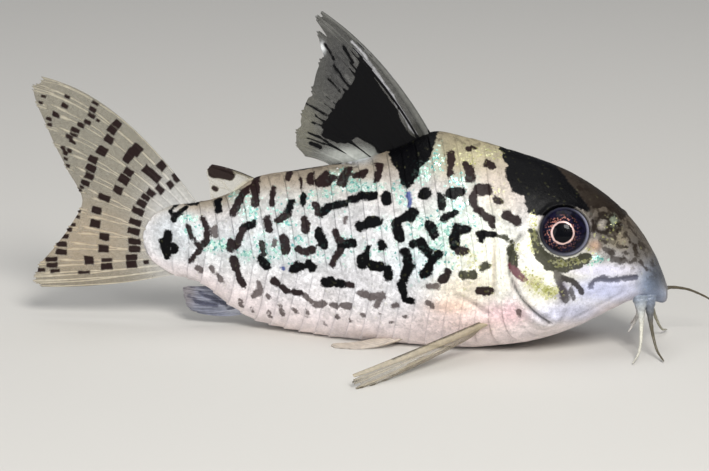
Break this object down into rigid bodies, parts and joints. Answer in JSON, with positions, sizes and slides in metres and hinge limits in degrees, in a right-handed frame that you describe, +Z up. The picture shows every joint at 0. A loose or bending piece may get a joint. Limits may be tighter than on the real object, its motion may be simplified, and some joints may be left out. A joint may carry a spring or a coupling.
{
  "type": "corydoras catfish, a still life-size model",
  "caption": "Small armoured catfish lying on its belly, with spotted flanks, a raised dorsal fin and feelers at the mouth.",
  "frame": {"origin": "middle of the flat of the belly, on the surface the fish lies on", "axes": "+X towards the snout, +Y to the fish's left, +Z up"},
  "size_m": [0.0691, 0.0364, 0.0326],
  "materials": {
    "head_skin": "wet skin over bone, brown-black mask above, white-gold cheek, lavender chin",
    "flank_skin": "wet skin over bony plates, silvery with brown-black spots and green glitter",
    "eye": "wet and glossy, black pupil in a thin pink-gold ring",
    "dark_fin": "thin wet membrane, black with a smoky clear border",
    "grey_fin": "thin wet membrane, smoky bluish grey",
    "clear_fin": "thin wet membrane, clear beige with dark dashes on the rays",
    "feeler": "wet skin, blue-grey to pale"
  },
  "bodies": {
    "root": {"head": "head_skin", "trunk": "flank_skin", "tail_stem": "flank_skin", "eye_right": "eye", "eye_left": "eye", "dorsal_fin": "dark_fin", "adipose_fin": "clear_fin", "anal_fin": "grey_fin", "caudal_fin": "clear_fin", "pectoral_fin_right": "clear_fin", "pectoral_fin_left": "clear_fin", "pelvic_fin_right": "clear_fin", "pelvic_fin_left": "clear_fin", "upper_barbel_right": "feeler", "upper_barbel_left": "feeler", "lower_barbel_right": "feeler", "lower_barbel_left": "feeler", "chin_barbel_right": "feeler", "chin_barbel_left": "feeler"}
  },
  "joints": []
}
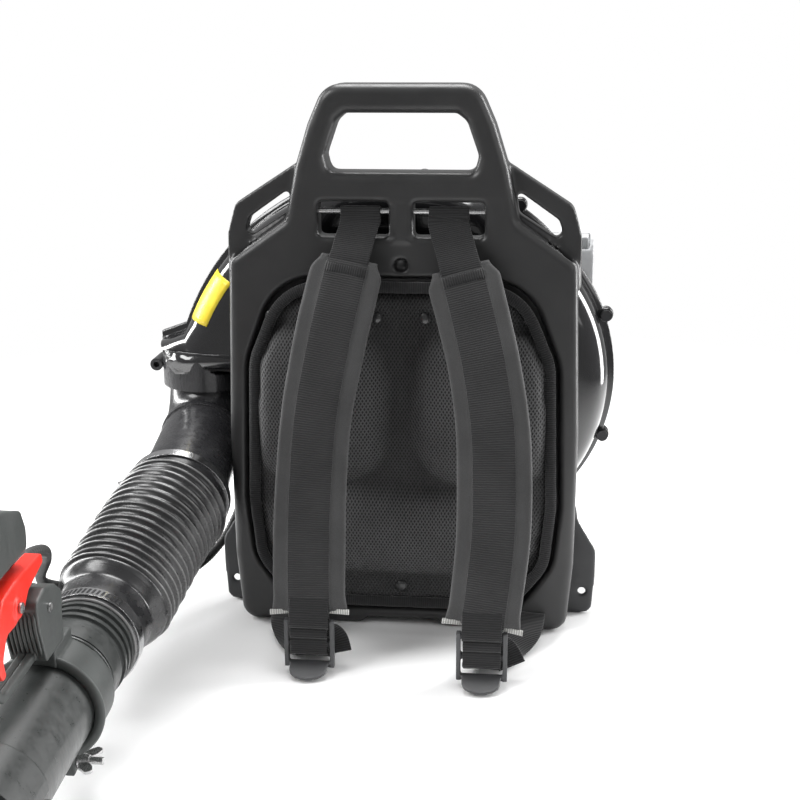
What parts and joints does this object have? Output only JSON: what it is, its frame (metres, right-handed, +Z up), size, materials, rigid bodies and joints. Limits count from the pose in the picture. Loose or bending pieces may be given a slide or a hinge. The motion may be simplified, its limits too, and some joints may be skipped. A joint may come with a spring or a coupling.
{
  "type": "backpack leaf blower",
  "caption": "Petrol backpack blower: moulded back frame with padded harness, scroll fan case, engine, bellows hose and wand with a pistol grip.",
  "frame": {"origin": "on the underside of the base tray, on the mid plane of the back frame, 100 mm behind the frame's front face", "axes": "+Z up; -Y is the way the wearer faces and the wand points; the wand is on the wearer's right, at -X"},
  "size_m": [0.5015, 1.2327, 0.526],
  "materials": {
    "frame_plastic": "satin moulded, fine grain",
    "tray_plastic": "satin moulded",
    "plated_steel": "zinc plated",
    "mesh_pad": "air mesh over foam",
    "rivet_plastic": "smooth",
    "strap_fabric": "woven nylon over foam",
    "webbing": "ribbed nylon webbing",
    "buckle_plastic": "fine grain",
    "mount_rubber": "matte",
    "grille_plastic": "satin",
    "case_gloss": "high gloss",
    "black_screws": "black oxide",
    "fan_plastic": "satin",
    "elbow_plastic": "semi gloss",
    "hose_rubber": "smooth flexible, semi gloss",
    "stainless": "polished band",
    "pipe_plastic": "semi gloss extruded",
    "grip_plastic": "satin with ribs",
    "red_plastic": "satin red",
    "conduit_plastic": "corrugated sleeve",
    "cast_aluminium": "as cast",
    "machined_steel": "turned",
    "plug_ceramic": "glazed",
    "plug_cap_metal": "shielded cap",
    "coil_epoxy": "potted",
    "filter_plastic": "satin",
    "filter_foam": "open cell foam",
    "primer_rubber": "translucent",
    "muffler_steel": "heat resistant paint",
    "guard_plastic": "light grey moulded",
    "recoil_plastic": "satin",
    "reel_nylon": "natural nylon",
    "rope_nylon": "braided cord",
    "tank_plastic": "translucent blow moulded",
    "cap_plastic": "ribbed",
    "fuel_line": "clear vinyl"
  },
  "bodies": {
    "root": {"back_frame": "frame_plastic", "base_tray": "tray_plastic", "frame_screws": "plated_steel", "strap_bars": "plated_steel", "back_pad": "mesh_pad", "pad_rivets": "rivet_plastic", "left_strap": "strap_fabric", "right_strap": "strap_fabric", "left_lower_webbing": "webbing", "right_lower_webbing": "webbing", "vibration_mounts": "mount_rubber", "intake_grille": "grille_plastic", "volute_front": "case_gloss", "volute_rear": "case_gloss", "volute_screws": "black_screws", "outlet_elbow": "elbow_plastic", "upper_hose_clamp": "stainless", "crankcase": "cast_aluminium", "engine_cylinder": "cast_aluminium", "carburetor": "cast_aluminium", "piston": "cast_aluminium", "main_bearings": "machined_steel", "connecting_rod": "machined_steel", "spark_plug": "plug_ceramic", "plug_cap": "plug_cap_metal", "ignition_coil": "coil_epoxy", "air_filter_base": "filter_plastic", "air_filter_cover": "filter_plastic", "air_filter_element": "filter_foam", "muffler": "muffler_steel", "muffler_guard": "guard_plastic", "recoil_housing": "recoil_plastic", "starter_rope": "rope_nylon", "fuel_tank": "tank_plastic", "fuel_lines": "fuel_line"},
    "crank": {"crankshaft": "machined_steel", "fan_wheel": "fan_plastic", "flywheel": "cast_aluminium"},
    "reel": {"starter_reel": "reel_nylon"},
    "puller": {"starter_grip": "recoil_plastic"},
    "hose": {"bellows_hose": "hose_rubber", "throttle_conduit": "conduit_plastic"},
    "wand": {"lower_hose_clamp": "stainless", "swivel_pipe": "pipe_plastic", "straight_pipe": "pipe_plastic", "nozzle": "pipe_plastic", "handle_saddle": "grip_plastic", "saddle_bolt": "plated_steel", "grip_left_shell": "grip_plastic", "grip_right_shell": "grip_plastic", "grip_screws": "plated_steel"},
    "trigger": {"throttle_trigger": "red_plastic"},
    "cruise": {"cruise_lever": "red_plastic"},
    "switch": {"stop_switch": "red_plastic"},
    "nut": {"wing_nut": "plated_steel"},
    "filler_cap": {"fuel_cap": "cap_plastic"},
    "choke": {"choke_lever": "red_plastic"},
    "primer": {"primer_bulb": "primer_rubber"},
    "buckle_left": {"left_buckle": "buckle_plastic"},
    "buckle_right": {"right_buckle": "buckle_plastic"}
  },
  "joints": [
    {"name": "engine_spin", "type": "hinge", "parent": "root", "child": "crank", "pos_m": [0.024, 0.1, 0.236], "axis": [0, 1, 0], "continuous": true},
    {"name": "starter_pull", "type": "slide", "parent": "root", "child": "puller", "axis": [1, 0, 0], "range_m": [0, 0.6], "stiffness_N_per_m": 12, "springref_m": -0.2, "deforming": ["starter_rope"]},
    {"name": "reel_turn", "type": "hinge", "parent": "root", "child": "reel", "pos_m": [0.024, 0.166, 0.236], "axis": [0, -1, 0], "range_deg": [0, 1020]},
    {"name": "hose_swing", "type": "hinge", "parent": "root", "child": "hose", "pos_m": [-0.211, -0.179, 0.134], "axis": [0, 0, 1], "range_deg": [-30, 30], "deforming": ["bellows_hose", "throttle_conduit"]},
    {"name": "hose_tilt", "type": "hinge", "parent": "hose", "child": "wand", "pos_m": [-0.231, -0.285, 0.098], "axis": [-1, 0, 0], "range_deg": [-30, 35]},
    {"name": "trigger_pull", "type": "hinge", "parent": "wand", "child": "trigger", "pos_m": [-0.234, -0.5006, 0.18779], "axis": [1, 0, 0], "range_deg": [0, 12], "stiffness_Nm_per_rad": 0.6, "springref_deg": -17.19},
    {"name": "cruise_set", "type": "hinge", "parent": "wand", "child": "cruise", "pos_m": [-0.252, -0.50835, 0.23533], "axis": [1, 0, 0], "range_deg": [0, 60]},
    {"name": "switch_slide", "type": "slide", "parent": "wand", "child": "switch", "axis": [0, -0.9949, 0.101], "range_m": [0, 0.005]},
    {"name": "nut_turn", "type": "hinge", "parent": "wand", "child": "nut", "pos_m": [-0.214, -0.42676, 0.02709], "axis": [1, 0, 0], "continuous": true},
    {"name": "cap_turn", "type": "hinge", "parent": "root", "child": "filler_cap", "pos_m": [-0.078, 0.104, 0.13], "axis": [0, 0, 1], "range_deg": [0, 300]},
    {"name": "choke_turn", "type": "hinge", "parent": "root", "child": "choke", "pos_m": [-0.04, 0.139, 0.316], "axis": [0, -1, 0], "range_deg": [0, 45]},
    {"name": "primer_push", "type": "slide", "parent": "root", "child": "primer", "axis": [0, 0, 1], "range_m": [0, 0.0035], "stiffness_N_per_m": 400, "springref_m": -0.002},
    {"name": "left_buckle_tilt", "type": "hinge", "parent": "root", "child": "buckle_left", "pos_m": [-0.074, -0.207, 0.049], "axis": [-1, 0, 0], "range_deg": [0, 35], "deforming": ["left_lower_webbing"]},
    {"name": "right_buckle_tilt", "type": "hinge", "parent": "root", "child": "buckle_right", "pos_m": [0.085, -0.219, 0.049], "axis": [-1, 0, 0], "range_deg": [0, 35], "deforming": ["right_lower_webbing"]}
  ],
  "couplings": [
    {"joint": "reel_turn", "follows": "starter_pull", "rad_per_m": 29.4}
  ]
}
□ □ □ □ □ □ □
» TO BE DONE
Every line in the data above that contains "JSON" needs to be copied.

» EXERCISE RESULT
Break this object down into rigid bodies, parts and joints. Answer in JSON, with positions, sizes and slides in metres and hinge limits in degrees, in a right-handed frame that you describe, +Z up. The picture shows every joint at 0. A loose or bending piece may get a joint. Limits may be tighter than on the real object, its motion may be simplified, and some joints may be left out. A joint may carry a spring or a coupling.
What parts and joints does this object have? Output only JSON: what it is, its frame (metres, right-handed, +Z up), size, materials, rigid bodies and joints. Limits count from the pose in the picture. Loose or bending pieces may be given a slide or a hinge. The motion may be simplified, its limits too, and some joints may be skipped. A joint may come with a spring or a coupling.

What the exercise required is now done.